Several processes in beer-making are very energy-intensive. Brewing, fermenting, filtering and packaging beer requires a lot of energy. The first step in the brewing process is mashing – when grains such as wheat and malted barley are steeped in hot water for one to two hours to extract the sugars needed for fermentation. The sweet liquid, called wort, is separated from grain material in the lautering process and then boiled for another one to two hours with hops and additional ingredients to enhance flavor and aroma. At the completion of the boil the concentrated liquid is quickly brought down to room temperature and moved to a fermenter where yeast is added to start the process of creating alcohol.
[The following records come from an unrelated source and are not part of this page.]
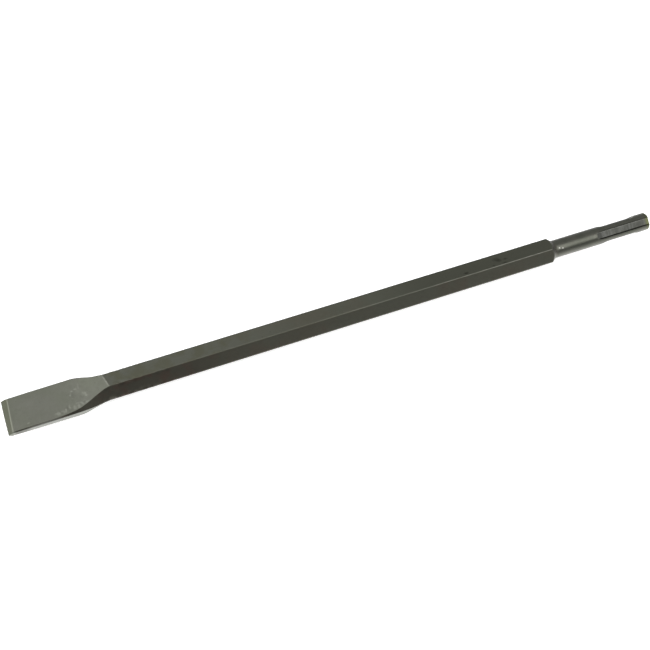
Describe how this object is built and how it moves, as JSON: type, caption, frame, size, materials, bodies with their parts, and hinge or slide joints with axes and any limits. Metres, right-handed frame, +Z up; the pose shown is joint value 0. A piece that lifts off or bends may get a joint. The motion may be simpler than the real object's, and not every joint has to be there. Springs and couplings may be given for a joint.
{
  "type": "flat chisel",
  "caption": "Flat chisel for a rotary hammer: forged blade with a ground edge, hexagonal bar, turned neck and slotted 10 mm shank.",
  "frame": {"origin": "under the middle of the bar's length, on the surface that its lower flat lies on", "axes": "+X along the bar from the cutting edge to the struck end, +Y across the blade, +Z up"},
  "size_m": [0.362, 0.0206, 0.0135],
  "materials": {
    "ground_steel": "ground bevels, fine scratches, satin",
    "forged_steel": "forged and blasted, matt, with shallow dents and pits",
    "bar_steel": "drawn bar, dull, faint blotches",
    "turned_steel": "turned and milled, lightly oiled, semi-gloss"
  },
  "bodies": {
    "root": {"cutting_edge": "ground_steel", "blade": "forged_steel", "hex_shaft": "bar_steel", "neck": "turned_steel", "drive_shank": "turned_steel"}
  },
  "joints": []
}
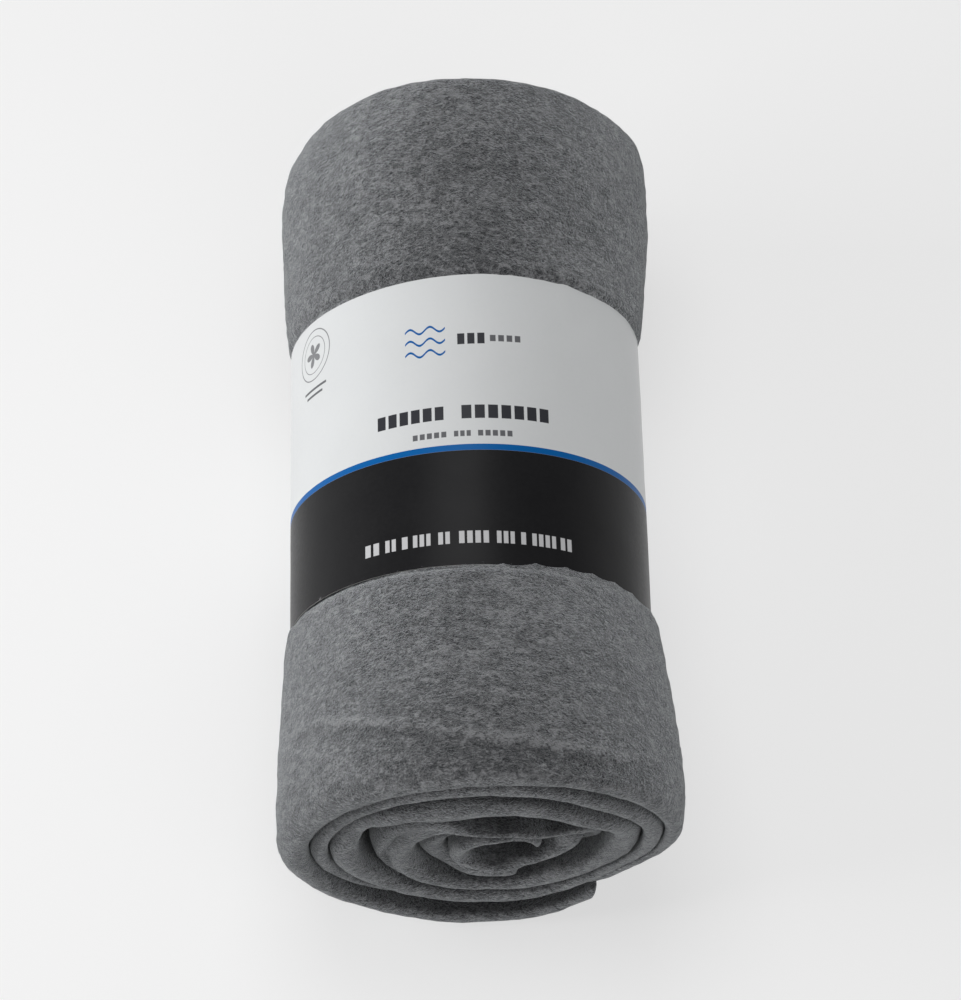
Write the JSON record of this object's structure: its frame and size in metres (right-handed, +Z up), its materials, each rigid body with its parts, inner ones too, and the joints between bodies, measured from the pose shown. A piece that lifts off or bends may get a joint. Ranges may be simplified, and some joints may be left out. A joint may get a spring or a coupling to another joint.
{
  "type": "rolled throw blanket in a paper sleeve",
  "caption": "Fleece throw folded in quarters and rolled into a soft cylinder, held by a printed paper sleeve that slides off either end.",
  "frame": {"origin": "middle of the footprint of the whole object, on the plane it lies on", "axes": "+Z up through the front of the sleeve, +Y along the roll away from its spiral end, +X to the right when looking at the spiral end"},
  "size_m": [0.1448, 0.32, 0.1414],
  "materials": {
    "fleece": "matte",
    "printed_paper": "satin",
    "glue": "satin",
    "satin_ribbon": "satin",
    "thread": "matte"
  },
  "bodies": {
    "roll": {"throw": "fleece", "care_label": "satin_ribbon", "care_label_thread": "thread"},
    "sleeve": {"paper_sleeve": "printed_paper", "sleeve_glue": "glue"}
  },
  "joints": [
    {"name": "sleeve_slide", "type": "slide", "parent": "roll", "child": "sleeve", "axis": [0, 1, 0], "range_m": [-0.24, 0.24]}
  ]
}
Maintaining water, liquid and vessel temperature during this process accounts for a significant portion of Sierra Nevada’s electricity usage, as production often occurs around-the-clock in Chico.
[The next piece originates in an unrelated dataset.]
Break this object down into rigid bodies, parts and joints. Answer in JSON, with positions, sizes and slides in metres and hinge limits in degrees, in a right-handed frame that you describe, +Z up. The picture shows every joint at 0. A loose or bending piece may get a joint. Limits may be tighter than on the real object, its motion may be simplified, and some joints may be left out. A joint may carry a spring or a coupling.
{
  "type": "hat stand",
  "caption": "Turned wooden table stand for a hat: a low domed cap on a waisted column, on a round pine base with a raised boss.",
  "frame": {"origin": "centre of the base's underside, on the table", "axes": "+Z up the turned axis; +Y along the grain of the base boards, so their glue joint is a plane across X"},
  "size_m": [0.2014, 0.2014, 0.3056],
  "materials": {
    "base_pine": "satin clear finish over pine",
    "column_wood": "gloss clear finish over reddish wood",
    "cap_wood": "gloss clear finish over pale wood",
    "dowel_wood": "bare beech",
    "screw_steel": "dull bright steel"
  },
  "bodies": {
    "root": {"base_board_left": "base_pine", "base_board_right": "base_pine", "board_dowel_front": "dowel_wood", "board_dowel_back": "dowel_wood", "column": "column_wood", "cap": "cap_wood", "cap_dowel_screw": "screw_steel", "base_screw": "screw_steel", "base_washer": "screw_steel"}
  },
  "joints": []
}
After a period of 7-14 days of fermentation, beer has been created with the desired alcohol content, but there are still a few processes needing energy to filter the beer to the appropriate level of liquid haze or clarity. This involves removing by various means any remaining yeast or solids from the fermentation process. The filtered beer is then sent to bright tanks where gas [Carbon Dioxide or Nitrogen] is added to achieve the proper level of carbonation for the packaged product. Carbonated beer is then moved to packaging lines that fill sterilized kegs, bottles, cans and other formats and collect for warehousing, shipping and ultimately distribution to retail where it is consumed on-draught or purchased for take-home. That’s something Sierra Nevada does every day and it creates enormous spikes in power demand on top of the level demands of heating and cooling the facility.
The brewery will now be able to more efficiently manage its peak demands caused by the most energy-intensive processes while further reducing electricity costs, carbon emissions and its dependence to grid power.
Tesla says that its “integrated software enables Powerpack to automatically charge when demand is low, then discharge when demand at the brewery is about to spike. This requires no input from the brewery, as the Powerpack learns the site’s behavior and recalibrate continuously to save the company money and energy.”